L’esprit d’éveil, Bodhicitta, se développe au fil du temps et se réalise pleinement dans l’esprit d’un Bodhisattva. Il est vrai que nous pouvons dès maintenant concevoir cet idéal, exprimer ce souhait, mais il faudra le développer de plus en plus afin qu’il fasse partie intégrante de notre esprit. Au début, il sera quelque peu artificiel. Nous devrons le concevoir et y réfléchir. Puis, en persévérant, il deviendra plus naturel, mais supposera aussi que nous fassions des efforts pour amplifier sa puissance. Alors un jour viendra où l’esprit d’éveil fera véritablement partie de notre propre esprit. Le souhait d’atteindre la bouddhéité pour le bien des êtres sera si naturel que cette pensée ne nécessitera plus d’effort quelles que soient les circonstances. A ce niveau, quand bien même apparaîtrait une tendance à négliger cet état ou à agir au détriment d’autrui, la pensée de l’altruisme reviendrait naturellement en notre esprit.

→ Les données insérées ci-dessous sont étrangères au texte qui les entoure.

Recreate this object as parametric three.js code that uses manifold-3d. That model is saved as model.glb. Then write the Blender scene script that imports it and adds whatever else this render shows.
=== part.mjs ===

Nous allons maintenant faire nôtre ce vœu d’aspiration à l’esprit d’éveil et recevoir sa transmission afin d’affermir notre détermination, d’initialiser et de poursuivre son développement, en sachant que cela peut prendre des années et parfois même des vies.
Récitant le texte, nous allons visualiser le Bouddha comme s’il était présent devant nous dans l’espace entouré des Bodhisattvas du passé, du présent et du futur. En même temps, nous imaginerons l’infinité des êtres plongés dans la souffrance ; nous souhaiterons du fond du cœur qu’ils en soient libérés comme d’ailleurs de ses causes afin qu’ils connaissent non seulement le bonheur mais également son origine.